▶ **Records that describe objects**
══════

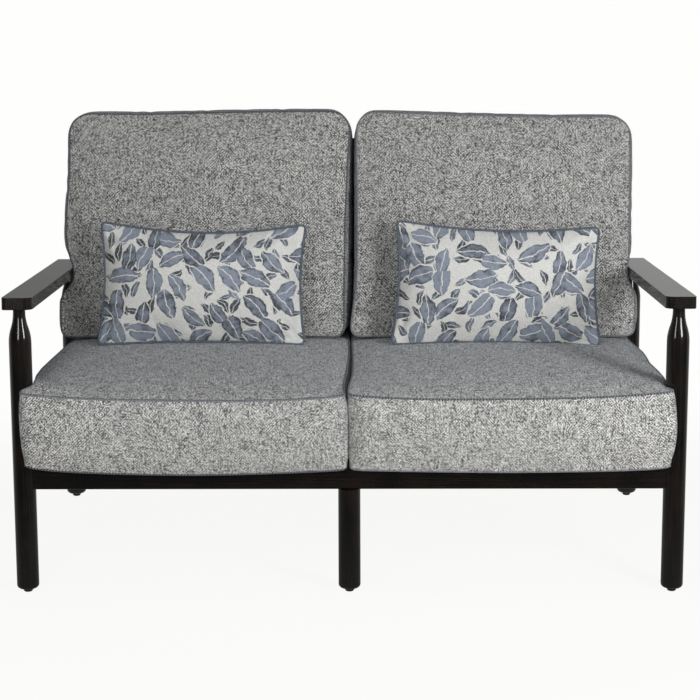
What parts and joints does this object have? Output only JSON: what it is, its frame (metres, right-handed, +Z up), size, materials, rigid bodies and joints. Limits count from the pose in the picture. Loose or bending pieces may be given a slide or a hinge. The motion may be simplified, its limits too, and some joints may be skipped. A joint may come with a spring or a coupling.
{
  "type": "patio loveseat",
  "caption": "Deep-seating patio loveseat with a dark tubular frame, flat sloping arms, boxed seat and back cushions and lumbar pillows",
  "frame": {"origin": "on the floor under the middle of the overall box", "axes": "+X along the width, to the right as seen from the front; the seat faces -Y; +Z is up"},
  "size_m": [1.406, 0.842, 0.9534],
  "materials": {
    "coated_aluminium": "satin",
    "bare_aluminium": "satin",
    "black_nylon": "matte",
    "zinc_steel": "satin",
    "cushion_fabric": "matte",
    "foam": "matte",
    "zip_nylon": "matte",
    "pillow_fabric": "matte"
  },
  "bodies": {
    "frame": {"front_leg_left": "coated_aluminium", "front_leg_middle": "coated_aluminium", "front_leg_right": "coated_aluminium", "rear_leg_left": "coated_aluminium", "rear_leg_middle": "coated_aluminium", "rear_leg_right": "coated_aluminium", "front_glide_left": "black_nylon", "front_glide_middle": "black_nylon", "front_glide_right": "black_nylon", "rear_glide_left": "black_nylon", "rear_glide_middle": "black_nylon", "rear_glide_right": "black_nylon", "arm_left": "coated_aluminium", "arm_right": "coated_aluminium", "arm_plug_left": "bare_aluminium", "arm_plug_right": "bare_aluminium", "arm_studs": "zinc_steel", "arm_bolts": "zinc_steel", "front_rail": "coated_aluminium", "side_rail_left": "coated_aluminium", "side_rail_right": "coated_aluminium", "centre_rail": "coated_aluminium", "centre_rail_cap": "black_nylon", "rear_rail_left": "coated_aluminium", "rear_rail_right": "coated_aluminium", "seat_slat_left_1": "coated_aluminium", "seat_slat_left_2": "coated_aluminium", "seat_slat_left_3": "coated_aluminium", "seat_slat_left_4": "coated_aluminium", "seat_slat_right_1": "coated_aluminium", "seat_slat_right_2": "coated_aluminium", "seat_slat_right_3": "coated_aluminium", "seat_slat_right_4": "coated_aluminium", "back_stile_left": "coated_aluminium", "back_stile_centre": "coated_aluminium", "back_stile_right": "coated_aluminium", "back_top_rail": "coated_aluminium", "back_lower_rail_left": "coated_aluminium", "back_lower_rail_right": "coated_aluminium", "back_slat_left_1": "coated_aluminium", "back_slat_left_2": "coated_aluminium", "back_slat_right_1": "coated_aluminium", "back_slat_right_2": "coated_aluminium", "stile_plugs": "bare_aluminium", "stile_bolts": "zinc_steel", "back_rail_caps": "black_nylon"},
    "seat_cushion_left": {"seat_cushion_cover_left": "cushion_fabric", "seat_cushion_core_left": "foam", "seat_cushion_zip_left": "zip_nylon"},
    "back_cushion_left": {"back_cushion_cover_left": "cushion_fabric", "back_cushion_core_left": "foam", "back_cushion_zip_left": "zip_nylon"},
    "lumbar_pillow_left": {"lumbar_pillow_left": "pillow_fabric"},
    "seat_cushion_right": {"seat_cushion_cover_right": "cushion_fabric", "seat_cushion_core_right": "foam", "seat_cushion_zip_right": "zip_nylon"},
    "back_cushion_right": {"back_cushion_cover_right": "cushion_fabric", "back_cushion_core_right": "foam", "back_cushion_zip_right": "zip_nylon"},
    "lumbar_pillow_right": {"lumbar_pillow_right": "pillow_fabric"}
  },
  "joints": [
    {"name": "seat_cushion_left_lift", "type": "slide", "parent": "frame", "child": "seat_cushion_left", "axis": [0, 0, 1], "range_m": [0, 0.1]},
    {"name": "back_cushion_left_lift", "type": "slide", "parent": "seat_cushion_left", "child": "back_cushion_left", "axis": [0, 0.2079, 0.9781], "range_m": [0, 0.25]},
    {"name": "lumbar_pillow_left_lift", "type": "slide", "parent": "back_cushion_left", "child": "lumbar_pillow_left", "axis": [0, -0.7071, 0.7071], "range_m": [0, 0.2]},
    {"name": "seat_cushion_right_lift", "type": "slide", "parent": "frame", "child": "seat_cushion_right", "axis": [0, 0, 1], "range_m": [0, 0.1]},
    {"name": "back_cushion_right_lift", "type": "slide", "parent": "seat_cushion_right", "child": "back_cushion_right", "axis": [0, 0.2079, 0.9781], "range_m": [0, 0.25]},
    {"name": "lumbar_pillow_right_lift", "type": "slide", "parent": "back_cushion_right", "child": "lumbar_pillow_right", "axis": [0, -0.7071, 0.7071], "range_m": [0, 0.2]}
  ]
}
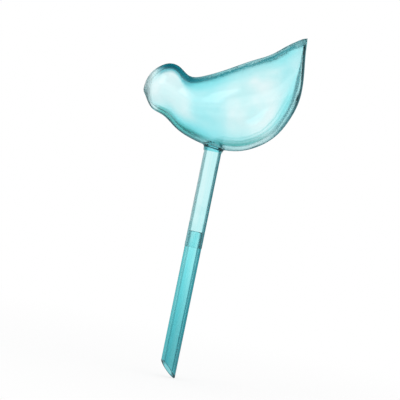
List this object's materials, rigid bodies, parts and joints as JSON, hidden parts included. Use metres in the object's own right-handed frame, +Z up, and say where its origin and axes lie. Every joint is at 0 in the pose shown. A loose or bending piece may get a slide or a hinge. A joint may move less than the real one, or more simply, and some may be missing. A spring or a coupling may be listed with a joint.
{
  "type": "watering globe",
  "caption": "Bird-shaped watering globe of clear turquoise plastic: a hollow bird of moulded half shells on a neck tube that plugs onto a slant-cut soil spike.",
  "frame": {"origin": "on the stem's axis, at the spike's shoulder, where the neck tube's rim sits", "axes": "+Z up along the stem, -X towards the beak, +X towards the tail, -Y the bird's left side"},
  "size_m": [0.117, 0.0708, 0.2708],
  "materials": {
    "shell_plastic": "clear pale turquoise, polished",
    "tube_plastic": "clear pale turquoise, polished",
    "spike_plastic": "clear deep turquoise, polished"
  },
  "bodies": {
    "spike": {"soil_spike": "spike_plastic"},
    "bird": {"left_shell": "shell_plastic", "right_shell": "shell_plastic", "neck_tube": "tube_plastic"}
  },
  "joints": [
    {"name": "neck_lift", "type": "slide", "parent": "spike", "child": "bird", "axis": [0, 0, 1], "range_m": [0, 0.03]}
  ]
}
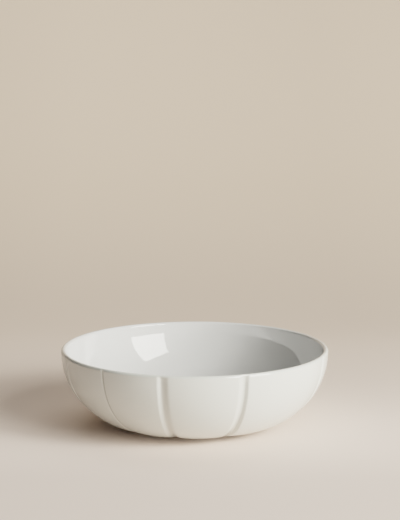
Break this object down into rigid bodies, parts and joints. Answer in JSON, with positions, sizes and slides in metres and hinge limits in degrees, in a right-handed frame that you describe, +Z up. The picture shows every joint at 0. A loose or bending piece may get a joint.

══════

▶ **Exercise description**
Copy every line of the material, please, keeping it exactly the same.

▶ **Written solution**
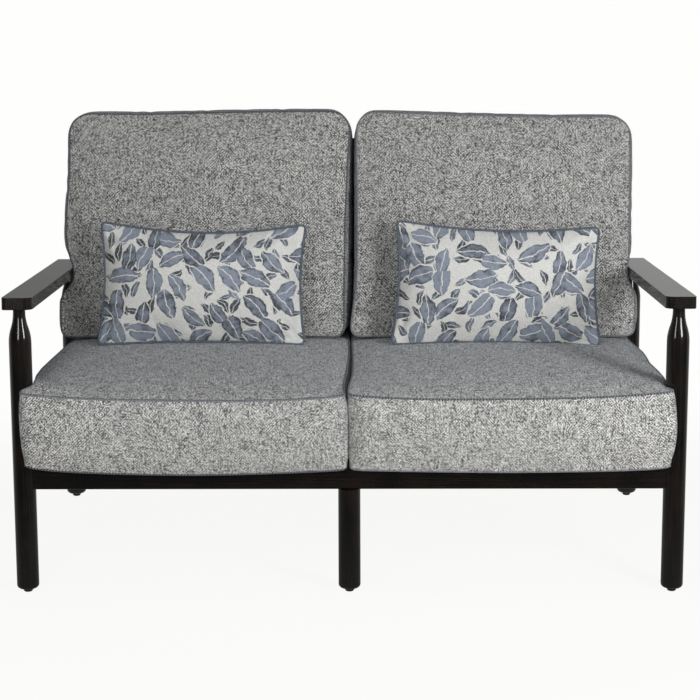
What parts and joints does this object have? Output only JSON: what it is, its frame (metres, right-handed, +Z up), size, materials, rigid bodies and joints. Limits count from the pose in the picture. Loose or bending pieces may be given a slide or a hinge. The motion may be simplified, its limits too, and some joints may be skipped. A joint may come with a spring or a coupling.
{
  "type": "patio loveseat",
  "caption": "Deep-seating patio loveseat with a dark tubular frame, flat sloping arms, boxed seat and back cushions and lumbar pillows",
  "frame": {"origin": "on the floor under the middle of the overall box", "axes": "+X along the width, to the right as seen from the front; the seat faces -Y; +Z is up"},
  "size_m": [1.406, 0.842, 0.9534],
  "materials": {
    "coated_aluminium": "satin",
    "bare_aluminium": "satin",
    "black_nylon": "matte",
    "zinc_steel": "satin",
    "cushion_fabric": "matte",
    "foam": "matte",
    "zip_nylon": "matte",
    "pillow_fabric": "matte"
  },
  "bodies": {
    "frame": {"front_leg_left": "coated_aluminium", "front_leg_middle": "coated_aluminium", "front_leg_right": "coated_aluminium", "rear_leg_left": "coated_aluminium", "rear_leg_middle": "coated_aluminium", "rear_leg_right": "coated_aluminium", "front_glide_left": "black_nylon", "front_glide_middle": "black_nylon", "front_glide_right": "black_nylon", "rear_glide_left": "black_nylon", "rear_glide_middle": "black_nylon", "rear_glide_right": "black_nylon", "arm_left": "coated_aluminium", "arm_right": "coated_aluminium", "arm_plug_left": "bare_aluminium", "arm_plug_right": "bare_aluminium", "arm_studs": "zinc_steel", "arm_bolts": "zinc_steel", "front_rail": "coated_aluminium", "side_rail_left": "coated_aluminium", "side_rail_right": "coated_aluminium", "centre_rail": "coated_aluminium", "centre_rail_cap": "black_nylon", "rear_rail_left": "coated_aluminium", "rear_rail_right": "coated_aluminium", "seat_slat_left_1": "coated_aluminium", "seat_slat_left_2": "coated_aluminium", "seat_slat_left_3": "coated_aluminium", "seat_slat_left_4": "coated_aluminium", "seat_slat_right_1": "coated_aluminium", "seat_slat_right_2": "coated_aluminium", "seat_slat_right_3": "coated_aluminium", "seat_slat_right_4": "coated_aluminium", "back_stile_left": "coated_aluminium", "back_stile_centre": "coated_aluminium", "back_stile_right": "coated_aluminium", "back_top_rail": "coated_aluminium", "back_lower_rail_left": "coated_aluminium", "back_lower_rail_right": "coated_aluminium", "back_slat_left_1": "coated_aluminium", "back_slat_left_2": "coated_aluminium", "back_slat_right_1": "coated_aluminium", "back_slat_right_2": "coated_aluminium", "stile_plugs": "bare_aluminium", "stile_bolts": "zinc_steel", "back_rail_caps": "black_nylon"},
    "seat_cushion_left": {"seat_cushion_cover_left": "cushion_fabric", "seat_cushion_core_left": "foam", "seat_cushion_zip_left": "zip_nylon"},
    "back_cushion_left": {"back_cushion_cover_left": "cushion_fabric", "back_cushion_core_left": "foam", "back_cushion_zip_left": "zip_nylon"},
    "lumbar_pillow_left": {"lumbar_pillow_left": "pillow_fabric"},
    "seat_cushion_right": {"seat_cushion_cover_right": "cushion_fabric", "seat_cushion_core_right": "foam", "seat_cushion_zip_right": "zip_nylon"},
    "back_cushion_right": {"back_cushion_cover_right": "cushion_fabric", "back_cushion_core_right": "foam", "back_cushion_zip_right": "zip_nylon"},
    "lumbar_pillow_right": {"lumbar_pillow_right": "pillow_fabric"}
  },
  "joints": [
    {"name": "seat_cushion_left_lift", "type": "slide", "parent": "frame", "child": "seat_cushion_left", "axis": [0, 0, 1], "range_m": [0, 0.1]},
    {"name": "back_cushion_left_lift", "type": "slide", "parent": "seat_cushion_left", "child": "back_cushion_left", "axis": [0, 0.2079, 0.9781], "range_m": [0, 0.25]},
    {"name": "lumbar_pillow_left_lift", "type": "slide", "parent": "back_cushion_left", "child": "lumbar_pillow_left", "axis": [0, -0.7071, 0.7071], "range_m": [0, 0.2]},
    {"name": "seat_cushion_right_lift", "type": "slide", "parent": "frame", "child": "seat_cushion_right", "axis": [0, 0, 1], "range_m": [0, 0.1]},
    {"name": "back_cushion_right_lift", "type": "slide", "parent": "seat_cushion_right", "child": "back_cushion_right", "axis": [0, 0.2079, 0.9781], "range_m": [0, 0.25]},
    {"name": "lumbar_pillow_right_lift", "type": "slide", "parent": "back_cushion_right", "child": "lumbar_pillow_right", "axis": [0, -0.7071, 0.7071], "range_m": [0, 0.2]}
  ]
}
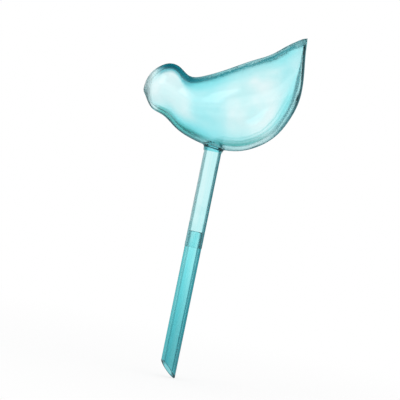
List this object's materials, rigid bodies, parts and joints as JSON, hidden parts included. Use metres in the object's own right-handed frame, +Z up, and say where its origin and axes lie. Every joint is at 0 in the pose shown. A loose or bending piece may get a slide or a hinge. A joint may move less than the real one, or more simply, and some may be missing. A spring or a coupling may be listed with a joint.
{
  "type": "watering globe",
  "caption": "Bird-shaped watering globe of clear turquoise plastic: a hollow bird of moulded half shells on a neck tube that plugs onto a slant-cut soil spike.",
  "frame": {"origin": "on the stem's axis, at the spike's shoulder, where the neck tube's rim sits", "axes": "+Z up along the stem, -X towards the beak, +X towards the tail, -Y the bird's left side"},
  "size_m": [0.117, 0.0708, 0.2708],
  "materials": {
    "shell_plastic": "clear pale turquoise, polished",
    "tube_plastic": "clear pale turquoise, polished",
    "spike_plastic": "clear deep turquoise, polished"
  },
  "bodies": {
    "spike": {"soil_spike": "spike_plastic"},
    "bird": {"left_shell": "shell_plastic", "right_shell": "shell_plastic", "neck_tube": "tube_plastic"}
  },
  "joints": [
    {"name": "neck_lift", "type": "slide", "parent": "spike", "child": "bird", "axis": [0, 0, 1], "range_m": [0, 0.03]}
  ]
}
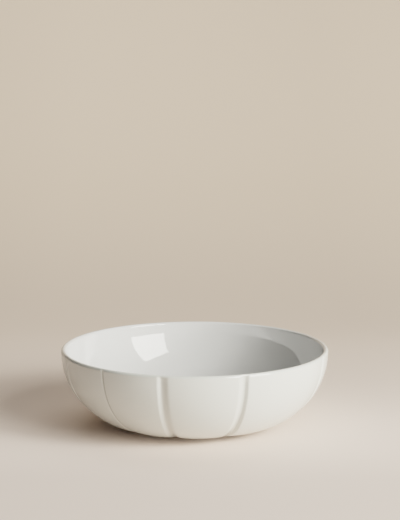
Break this object down into rigid bodies, parts and joints. Answer in JSON, with positions, sizes and slides in metres and hinge limits in degrees, in a right-handed frame that you describe, +Z up. The picture shows every joint at 0. A loose or bending piece may get a joint.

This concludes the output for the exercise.